SOUTH Australian icon Coopers Brewery was established by Tom Cooper in 1862, not far from where Christopher Penfold, the famous winemaker, was setting up in Magill.
Coopers is now the number one producer of home brewing equipment in the world.
The largest Australian-owned brewery was almost lost to the Japanese in 2005, after a strong takeover bid from Lion Nathan, which also owns Launceston’s Boag’s Brewery.
Last week, Coopers chairman and marketing director Glenn Cooper relived the experience at a beer degustation dinner in Launceston.
‘‘It was a David and Goliath effort,’’ the fifth-generation Cooper said. ‘‘In that takeover bid, we were subject to an enormous amount of pressure from many to sell . . . our share price at the time was $43 a share as set by KPMG auditors . . . and [Lion Nathan] got access to our shareholder list and said [to Coopers shareholders], ‘If you sign power of attorney over your shares to us, we will give you $260 a share’, and some took the offer.’’

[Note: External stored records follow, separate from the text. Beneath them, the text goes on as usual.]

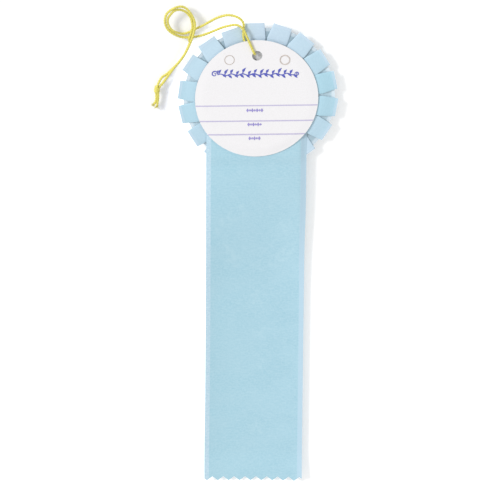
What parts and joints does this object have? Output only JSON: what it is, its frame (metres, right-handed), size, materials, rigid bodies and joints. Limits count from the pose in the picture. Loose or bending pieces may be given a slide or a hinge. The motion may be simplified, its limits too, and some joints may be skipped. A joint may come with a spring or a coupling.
{
  "type": "award ribbon",
  "caption": "Pleated satin award rosette with a pinked streamer, front button, round back card and string loop.",
  "frame": {"origin": "the rosette's axis on the surface that the award lies on, at the flat front face of its button", "axes": "+Z out of the award's back, towards the card; +Y to the rosette's top; the streamer runs along -Y"},
  "size_m": [0.0935, 0.261, 0.0089],
  "materials": {
    "streamer_satin": "light blue satin ribbon, soft sheen, pale selvages",
    "pleat_satin": "light blue satin ribbon, folded in box pleats",
    "card_stock": "uncoated white card with blue-violet print",
    "chipboard": "grey chipboard",
    "string": "yellow two-ply rayon cord",
    "tinplate": "pressed tinplate",
    "button_print": "printed paper disc",
    "clear_film": "clear polyester film",
    "foam_tape": "white double-sided foam tape",
    "staple_wire": "galvanised steel wire"
  },
  "bodies": {
    "rosette": {"button_film": "clear_film", "button_print": "button_print", "button_shell": "tinplate", "button_collet": "tinplate", "button_tape": "foam_tape", "backing_board": "chipboard", "spacer_board": "chipboard", "pleated_ruffle": "pleat_satin", "streamer_head": "streamer_satin", "staple_left": "staple_wire", "staple_right": "staple_wire", "card_tape_lower": "foam_tape", "card_tape_upper": "foam_tape", "back_card": "card_stock"},
    "streamer": {"streamer_tail": "streamer_satin"},
    "string": {"string_front": "string", "string_back": "string", "string_knot": "string", "string_tail_left": "string", "string_tail_right": "string"}
  },
  "joints": [
    {"name": "streamer_lift", "type": "hinge", "parent": "rosette", "child": "streamer", "pos_m": [-0.0006, -0.0345, 0.00615], "axis": [-1, 0, 0], "range_deg": [0, 120]},
    {"name": "string_swivel", "type": "hinge", "parent": "rosette", "child": "string", "pos_m": [-0.0007, 0.0229, 0.00705], "axis": [0, 0, -1], "range_deg": [0, 60]}
  ]
}
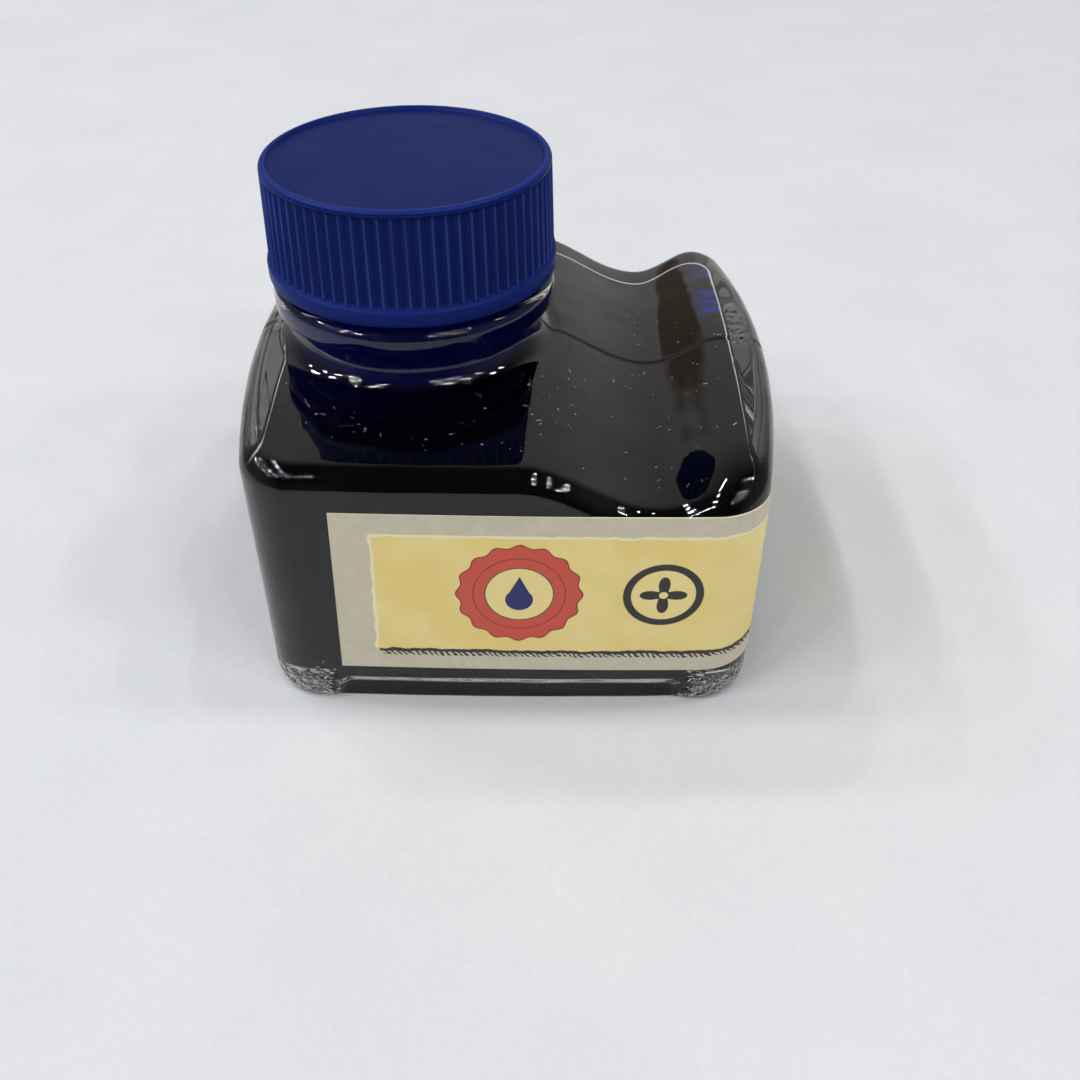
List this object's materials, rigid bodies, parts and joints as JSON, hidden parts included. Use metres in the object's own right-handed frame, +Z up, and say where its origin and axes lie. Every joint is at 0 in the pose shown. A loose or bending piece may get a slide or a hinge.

Mr Cooper said the brewery matched the offer before Lion Nathan increased the stakes by $50 to $310 a share.
‘‘So we turned around and said that we want to insert in our articles of the company the clause that no other brewery can ever own shares in Coopers — which we needed 75 per cent of shareholders to support,’’ he said.
Coopers tried to hold an extraordinary general meeting to insert the clause, but was stopped four times in court by Lion Nathan before it was allowed.
‘‘In the meeting are Lion Nathan lawyers because they had power of attorney over shares . . . we adjourned the meeting for the vote,’’ Mr Cooper said.
‘‘I reconvened the meeting, people are looking at me, I open it up with the best poker face in the world and read out the result — 94 per cent of the people said insert the clause.